Step 2: Research and Planning

Before diving into the implementation, I conducted thorough research on existing profanity blocking techniques and libraries. Among these were
https://github.com/2Toad/Profanity
and
https://www.npmjs.com/package/bad-words
(both fantastic libraries!).
This helped me understand the different approaches and challenges involved. Based on my research, I decided to use a combination of encoded bad words and evasion pattern detection to build an effective solution.

Step 3: Designing the Architecture

Next, I designed the architecture of the library. I created a ContentFilterBadWord class that would encapsulate all the necessary methods and properties for filtering and cleaning text. The class would have functions for decoding encoded bad words, normalizing text with evasion patterns, checking if text contains bad words, and cleaning text by replacing or removing bad words.

Step 4: Implementing the Functionality

With the architecture in place, I started implementing the functionality of the library. I created methods to decode base64 encoded bad words, normalize text with evasion patterns, and check if text contains bad words. I also added options to match bad words as whole words and detect evasion characters and separators. Lastly, I implemented functions to clean text by replacing or removing bad words.

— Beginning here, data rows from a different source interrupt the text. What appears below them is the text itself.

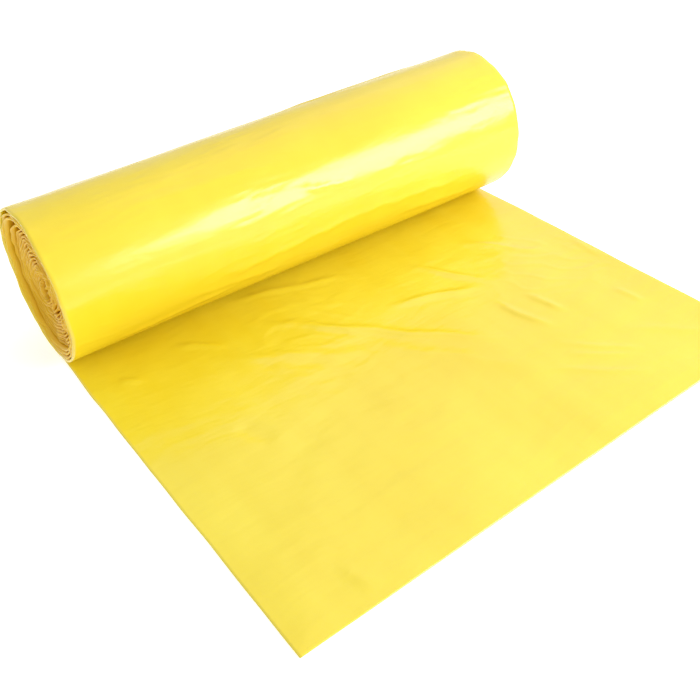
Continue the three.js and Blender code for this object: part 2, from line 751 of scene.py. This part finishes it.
    def turn_place(self, end: End, share: float, deep: float) -> Vector:
        """A point of an end's spiral.

        Args:
            end: The end that it is on.
            share: How far out along the spiral, from 0 at the bore to 1 at the skin.
            deep: From 0 at the turns' edges to 1 at the bottom of the spiral.

        Returns:
            The point in the row frame.
        """
        layout = self.layout
        angle = FULL_TURN * self.turns * share * end.value
        outer = layout.radius(end.value * layout.half_width) - self.skin_thickness - self.skin_gap
        inner_share = 1.0 - smooth_step(*self.inner_turns, share)
        spot = (math.cos(angle), math.sin(angle), share)
        layer = self.wave_apart * end.value
        radius = self.bore_radius + (outer - self.bore_radius) * share
        radius += self.turn_wave * inner_share * TURN_WAVE.at(*spot, layer) * (1.0 - 0.5 * deep)
        radius += self.turn_crumple * inner_share * TURN_CRUMPLE.at(*spot, end.value)
        radius *= 1.0 - self.shrink * inner_share
        collapse = self.collapse * smooth_step(self.collapse_reach, 0.0, share)
        radius *= 1.0 + collapse * math.cos(2.0 * angle + self.collapse_angle)
        wobble = self.edge_wobble * TURN_WOBBLE.at(*spot, end.value)
        inset = (self.turn_inset + self.edge_stray * TURN_STRAY.at(*spot, layer)) * inner_share
        usual_inset, least_inset = self.edge_inset
        edge = max(least_inset, inset + wobble + usual_inset)
        point = layout.on_roll(end.value * (layout.half_width - edge - deep * self.turn_depth), angle, radius)
        point.z -= self.sag * inner_share
        return point

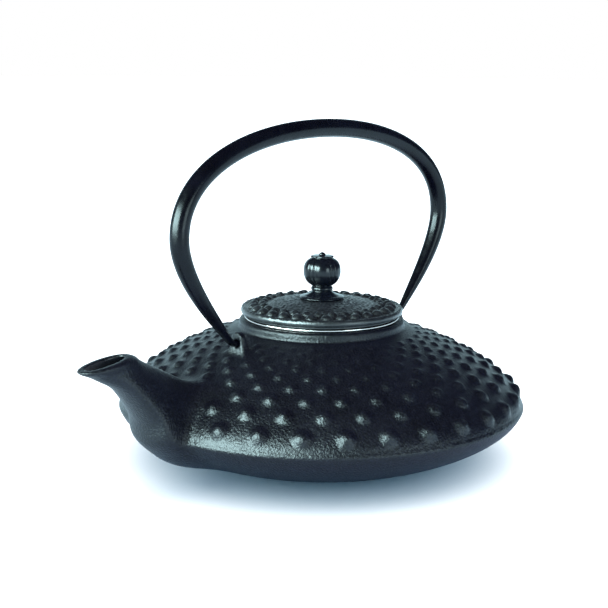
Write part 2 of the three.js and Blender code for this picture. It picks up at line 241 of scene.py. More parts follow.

Step 5: Testing and Optimization

Once the functionality was implemented, I conducted extensive testing to ensure the library was working as expected. I created test cases with different scenarios, including common bad words, variations, and evasion techniques. I also tested the library's performance with large volumes of text. Based on the test results, I made optimizations to improve the speed and accuracy of the library. (There are some very minor bugs I am still working on).


Now, Let's take a look at the code

Step 1: Define a class (ContentFilterBadWord)

In JavaScript, a class is a blueprint or template for creating objects that share similar properties and behaviors. It provides a way to define the structure and behavior of an object.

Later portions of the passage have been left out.